Government agencies will have until no later than 2025 to make its grant recipients comply with the administration’s order, which includes companion provisions that will also make related data openly accessible.
“The American people fund tens of billions of dollars of cutting-edge research annually,” Alondra Nelson, the director of the White House Office of Science and Technology Policy, said in announcing the decision. “There should be no delay or barrier between the American public and the returns on their investments in research.”
On one level, the requirement extends decades of efforts across multiple administrations of both parties in the US, and by governments abroad, to prevent journal paywalls and subscription fees hindering basic scientific cooperation on fundamental pursuits of human health, economic prosperity and societal well-being.
Yet the sudden extent and finality of the US decision – covering a powerful industry with estimated annual revenues of $20 billion (£17 billion) to $30 billion – shocked both sides of the debate.
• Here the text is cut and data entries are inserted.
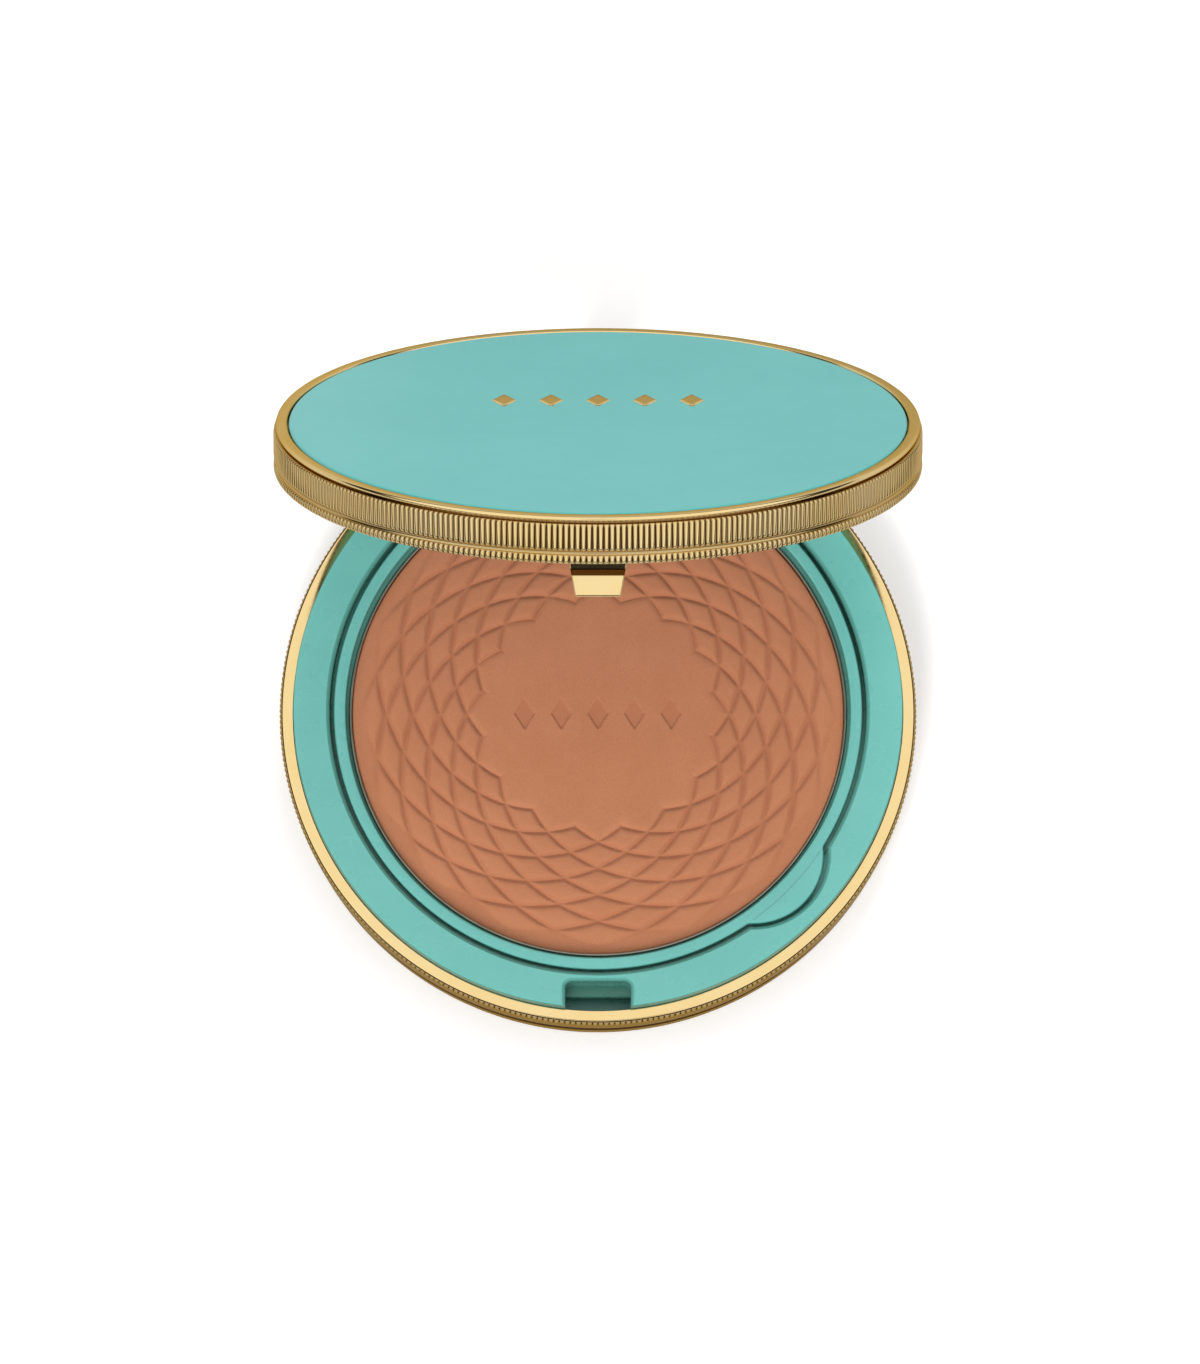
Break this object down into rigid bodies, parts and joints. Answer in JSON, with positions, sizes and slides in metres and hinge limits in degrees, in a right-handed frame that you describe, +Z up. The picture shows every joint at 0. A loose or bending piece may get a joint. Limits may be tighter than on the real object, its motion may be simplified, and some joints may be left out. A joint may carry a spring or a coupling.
{
  "type": "powder compact",
  "caption": "Round pressed-powder compact with fluted metal rims, a lacquered mirror lid on a friction hinge and a lift-out refill.",
  "frame": {"origin": "centre of the underside, on the plane that the compact rests on", "axes": "+Z up, the latch at the front towards -Y, the hinge at the back towards +Y; the lid stands open at rest"},
  "size_m": [0.08, 0.0886, 0.0807],
  "materials": {
    "gold_metal": "polished",
    "turquoise_lacquer": "gloss",
    "turquoise_moulding": "gloss",
    "pressed_powder": "matte",
    "pan_aluminium": "satin",
    "mirror_glass": "polished",
    "hinge_steel": "satin",
    "weight_steel": "matte",
    "adhesive_foam": "matte",
    "label_foil": "satin"
  },
  "bodies": {
    "base": {"base_rim_ring": "gold_metal", "base_tray": "turquoise_moulding", "refill_cassette": "turquoise_moulding", "base_bottom_cover": "turquoise_moulding", "base_label": "label_foil", "powder_pan": "pan_aluminium", "pressed_powder": "pressed_powder", "pan_adhesive": "adhesive_foam", "base_weight_plate": "weight_steel", "latch_catch": "turquoise_moulding", "base_hinge_bracket": "gold_metal", "hinge_pin": "hinge_steel", "hinge_washers": "hinge_steel"},
    "lid": {"lid_rim_ring": "gold_metal", "lid_panel": "turquoise_lacquer", "lid_ornament": "gold_metal", "lid_inner_tray": "turquoise_moulding", "mirror": "mirror_glass", "mirror_adhesive": "adhesive_foam", "panel_adhesive": "adhesive_foam", "latch_hook": "gold_metal", "lid_hinge_lug": "gold_metal"}
  },
  "joints": [
    {"name": "lid_hinge", "type": "hinge", "parent": "base", "child": "lid", "pos_m": [0, 0.0421, 0.0061], "axis": [-1, 0, 0], "range_deg": [-58.7, 46.3]}
  ]
}
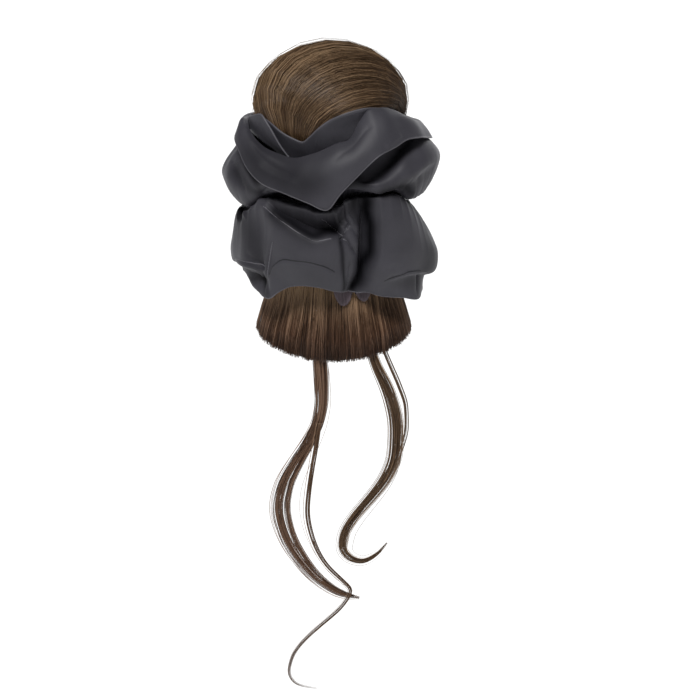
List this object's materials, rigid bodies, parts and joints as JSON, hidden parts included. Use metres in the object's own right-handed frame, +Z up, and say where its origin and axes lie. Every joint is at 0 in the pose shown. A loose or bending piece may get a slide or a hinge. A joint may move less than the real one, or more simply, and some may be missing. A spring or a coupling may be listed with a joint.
{
  "type": "top knot hairpiece",
  "caption": "False top knot: a wound hair bun on a hollow flared hair skirt, with a double satin frill round its neck and loose wavy tendrils.",
  "frame": {"origin": "centre of the skirt's rim, in the plane where it sits on the crown of a head", "axes": "+Z up through the bun, -Y towards the front, where the tendrils hang, +X towards the wearer's left"},
  "size_m": [0.1386, 0.1424, 0.4262],
  "materials": {
    "hair": "smooth brown hair with a soft sheen",
    "satin": "dark charcoal satin",
    "plastic": "matt dark brown"
  },
  "bodies": {
    "root": {"bun": "hair", "hair_base": "hair", "left_tendril": "hair", "left_curl": "hair", "right_tendril": "hair", "right_wisp": "hair", "waist_gathers": "satin", "casing": "satin", "upper_frill": "satin", "collar": "satin", "inner_collar": "satin", "inner_flap": "satin", "lower_frill": "satin", "comb": "plastic"}
  },
  "joints": []
}
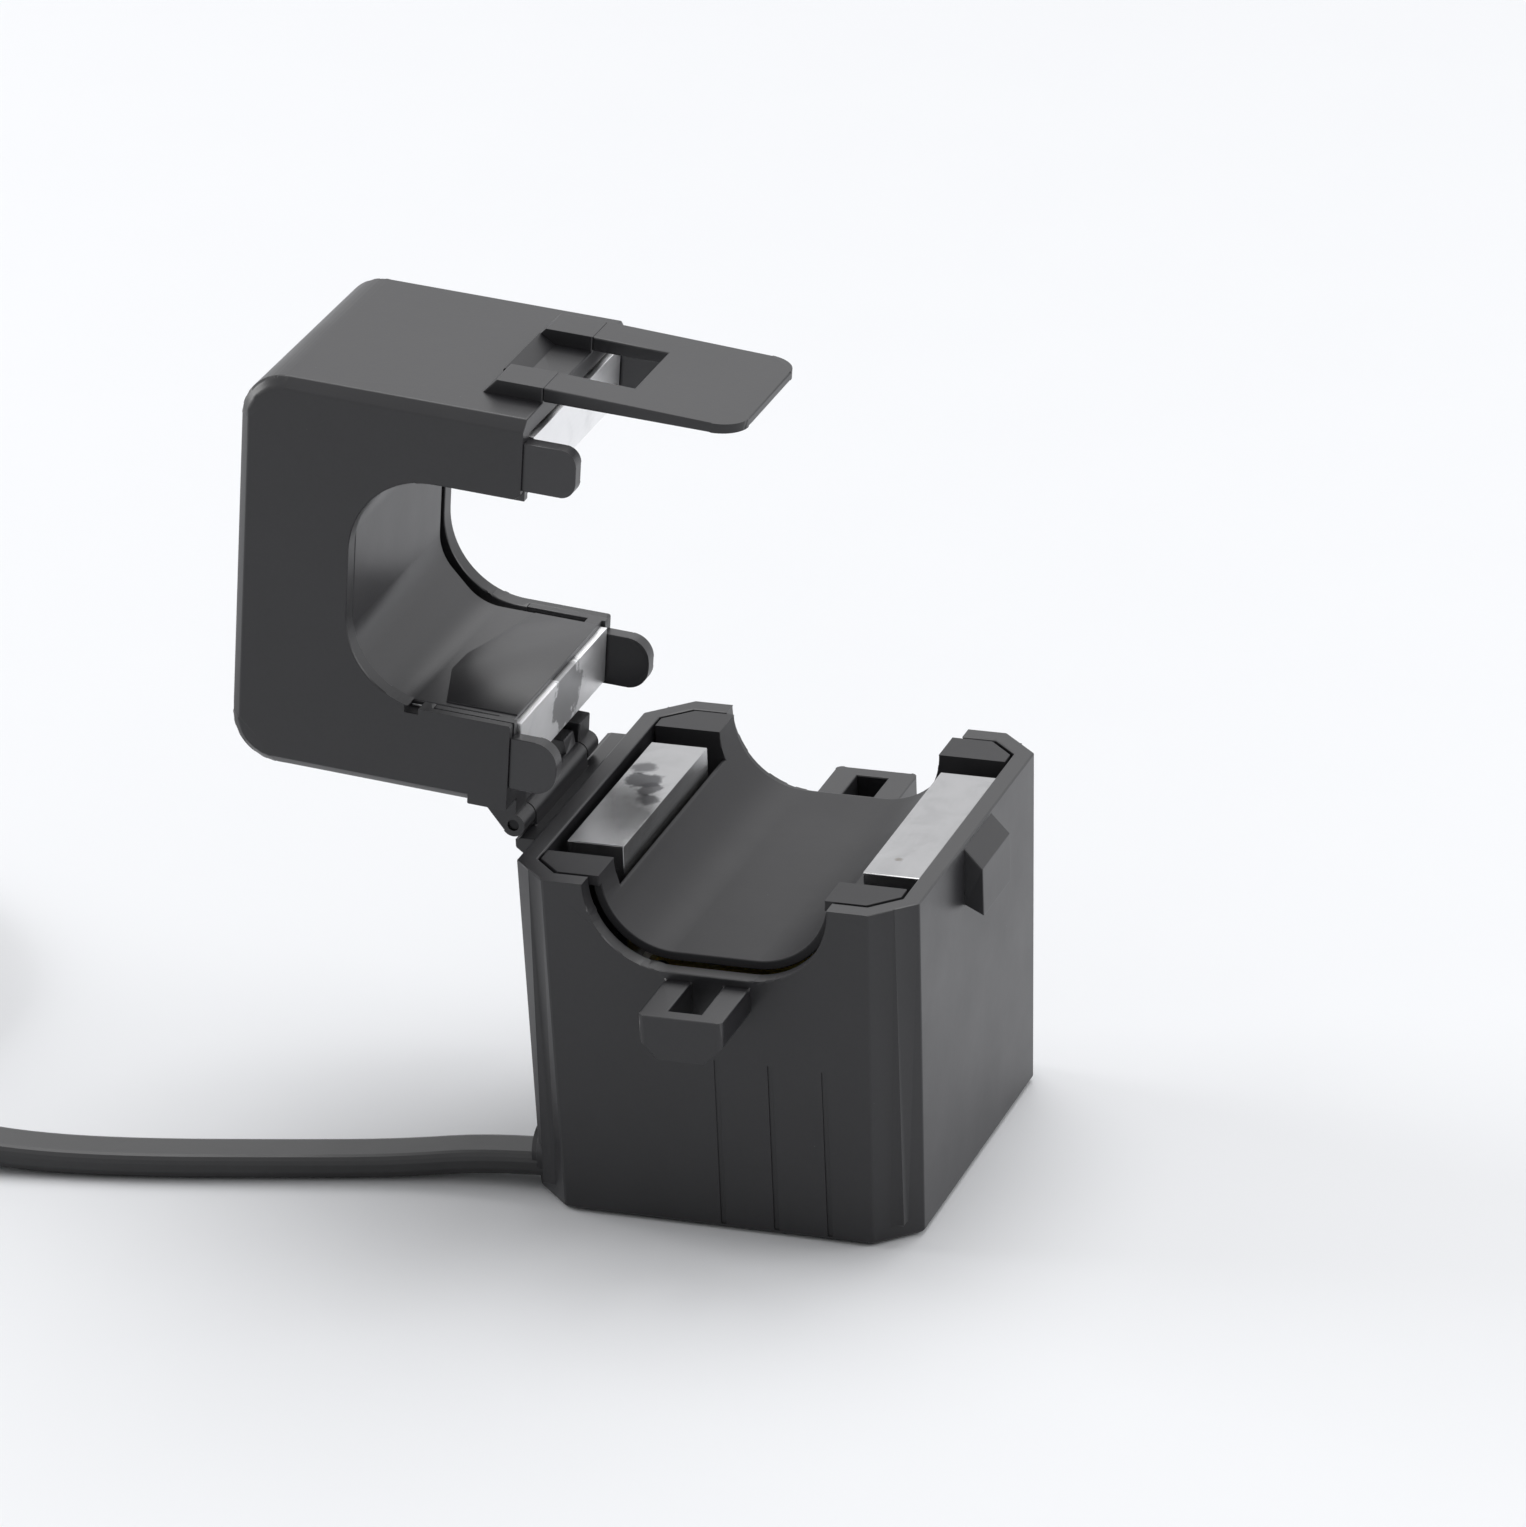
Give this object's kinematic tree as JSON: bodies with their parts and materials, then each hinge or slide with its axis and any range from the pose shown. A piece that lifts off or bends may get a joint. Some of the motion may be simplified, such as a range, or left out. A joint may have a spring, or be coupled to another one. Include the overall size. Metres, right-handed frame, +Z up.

The imposition, complained the industry’s main lobby group, the Association of American Publishers, “comes without formal, meaningful consultation or public input during this administration on a decision that will have sweeping ramifications, including serious economic impact”.
Open access campaigners, in turn, expressed unmitigated delight. “It is huge,” said Brian Nosek, co-founder and director of the Center for Open Science, a decade-old venture to push sharing and integrity in scientific research. It is “an enormous leap forward”, said Heather Joseph, executive director of the Scholarly Publishing and Academic Resources Coalition, which has spent two decades working on the problem.
It brings academia very close to ending the long fight over publisher paywalls, said another leading combatant, Jeff MacKie-Mason, head librarian at the University of California at Berkeley and a top negotiator in recent years for pushing major publishers to accept subscription-fee arrangements.